Numerical Simulations of Fourth Avenue Landslide Considering Cyclic Softening

Abstract

Cyclic softening of fine-grained soils poses a significant hazard to geotechnical infrastructure in many parts of the world. Methods to numerically evaluate the cyclic softening and subsequent localization behavior in clays in practice are less developed than techniques to model liquefaction-induced strength loss of granular soils. The PM4Silt constitutive model can model the dynamic response of low-plasticity silts and clays while being relatively easy to calibrate and use. This paper investigates the ability of PM4Silt to model earthquake-induced deformations caused by strain-softening of a mildly sensitive clay. The Fourth Avenue landslide that occurred in Anchorage, initiated by the 1964 Great Alaska Earthquake, is used in this evaluation. Results from previous studies are used to estimate site stratigraphy and relevant soil properties. The model calibration procedures and results are discussed.
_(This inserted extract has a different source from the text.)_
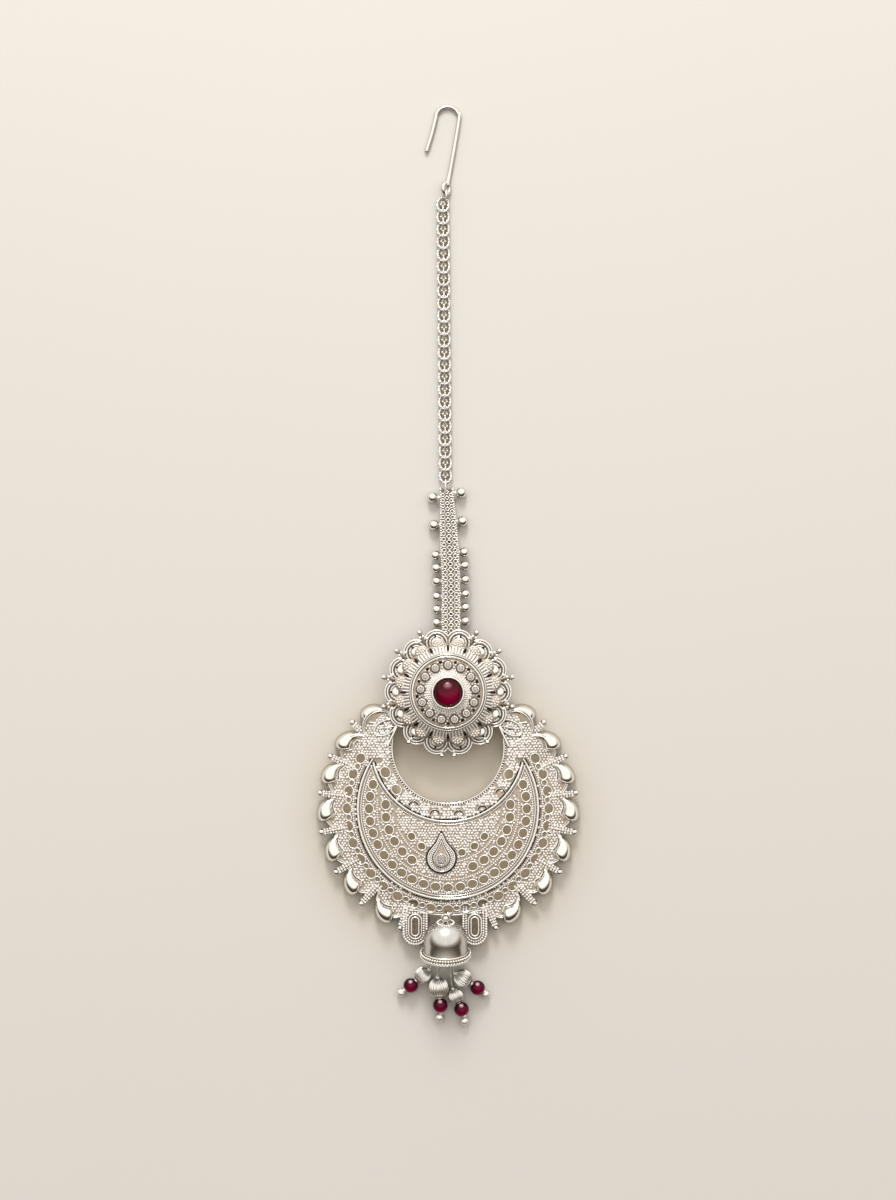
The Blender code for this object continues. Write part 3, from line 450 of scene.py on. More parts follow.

Simulation results using PM4Silt are compared with the observed displacements and results from previous studies using different constitutive models. The effects of different model calibrations are studied, as well as the influence of input motion and mesh density. The results demonstrate the PM4Silt is able to capture the general response of the Fourth Avenue landslide, although the results are sensitive to the input parameters and show some dependency on mesh size.